Balboni’s retro space stylings are reminiscent of pulp novels and Adam Strange, and that’s intentional.

Unpacking his love of retrofuturism, aka “what people in the Fifties imagined the 2000s might look like,” Booher writes that making a queer space romp acts as “a challenge to the idea that our past dreams of what the future might be are stuck to the antiquated bigotry of that time.”

When we first meet our heroes, Max is getting busy in a diner restroom stall with his Galacti-Grinder date, while Alex’s is scaring off her date by immediately bringing up her intergalactic assassin past.

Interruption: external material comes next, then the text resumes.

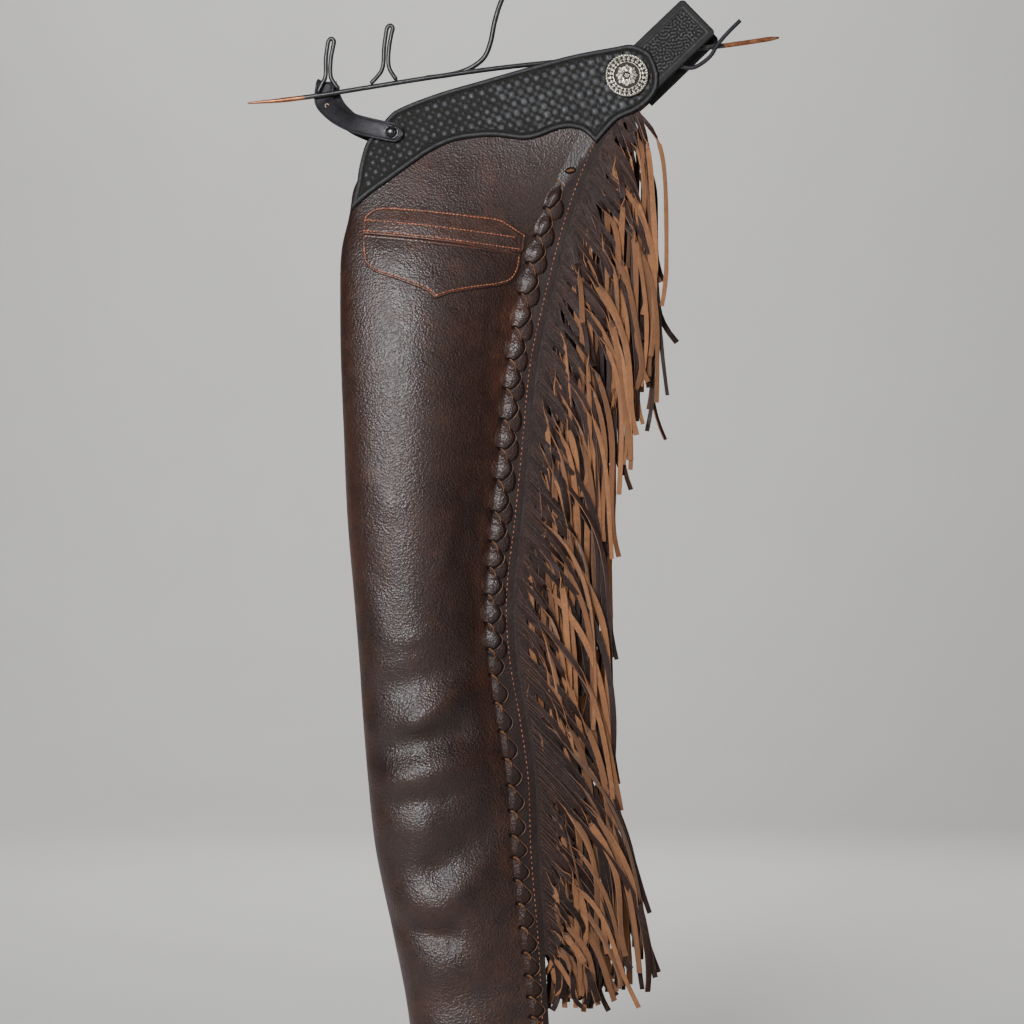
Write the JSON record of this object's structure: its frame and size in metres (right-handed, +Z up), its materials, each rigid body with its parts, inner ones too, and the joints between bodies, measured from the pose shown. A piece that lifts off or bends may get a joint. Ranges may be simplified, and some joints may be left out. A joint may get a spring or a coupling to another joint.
{
  "type": "leather chaps on a wire hanger",
  "caption": "Fringed shotgun chaps with a stamped yoke, folded in half and hung on a wire hanger by its hook.",
  "frame": {"origin": "inner top of the hanger's hook, where it rests on whatever holds it up", "axes": "+Z up, +X to the right along the rod towards the back belt, -Y the outward face of the near leg"},
  "size_m": [0.5512, 0.2012, 1.1734],
  "materials": {
    "leg_leather": "smooth grain, worn, soft sheen",
    "braid_leather": "smooth, rounded, soft sheen",
    "fringe_suede": "suede flesh side, dark grain side",
    "belt_leather": "stamped, waxed",
    "strap_leather": "smooth, waxed",
    "concho_metal": "antique silver",
    "rivet_metal": "black, polished",
    "hanger_wire": "black, worn to copper at the rod's ends"
  },
  "bodies": {
    "root": {"leg_near": "leg_leather", "leg_far": "leg_leather", "seam_braid_near": "braid_leather", "seam_braid_far": "braid_leather", "fringe_near": "fringe_suede", "fringe_far": "fringe_suede", "yoke_near": "belt_leather", "yoke_far": "belt_leather", "pocket_near": "leg_leather", "pocket_far": "leg_leather", "pocket_band_near": "leg_leather", "pocket_band_far": "leg_leather", "back_belt_near": "belt_leather", "back_belt_far": "belt_leather", "concho_near": "concho_metal", "concho_far": "concho_metal", "rivet_near": "rivet_metal", "rivet_far": "rivet_metal", "front_strap": "strap_leather", "back_lace": "strap_leather", "hanger_rod": "hanger_wire", "hanger_stem": "hanger_wire", "hanger_prong_front": "hanger_wire", "hanger_prong_middle": "hanger_wire"}
  },
  "joints": []
}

And, yes, Alex and Max go from ex-assassins to killers-for-hire to freedom fighters as you’d expect in a story such as this. But they do so while pleading their case for pluralism and freedom amid fascism and fear-mongering.

Don’t get me wrong, though: This book also is very funny, with lots of one-liners and piss-takes on different sci-fi fantasy tropes. Max, confounded by a space commune of women, gets a pleasant surprise. Or that these space-pirates stole their former crime boss’ spaceship and painted it in rainbow colors, that crime boss is a fluffy talking monkey wearing a leisure suit and a jetpack. Or an escape from prison is complicated by the enemy base having so many freakin’ stairs.

Balboni’s art rests somewhere between comic books and cartoons.

The characters have fluid bodies and expressive faces, and her layouts switch page to page in a whatever-works style. I’ll also say it’s a pretty sexy-looking book with all its bodysuits, tight pants and tank tops and all our major humanoid characters serving body, hair and face at all times, even when they’re captured and time is running out.

If you’re looking for something entirely new, you won’t find that here.

This is the kind of story that you’ve read a bunch of times, in its rough outline. But the details and tweaks that queerness injects into Killer Queens makes for a fun read and elevates the familiar to another place.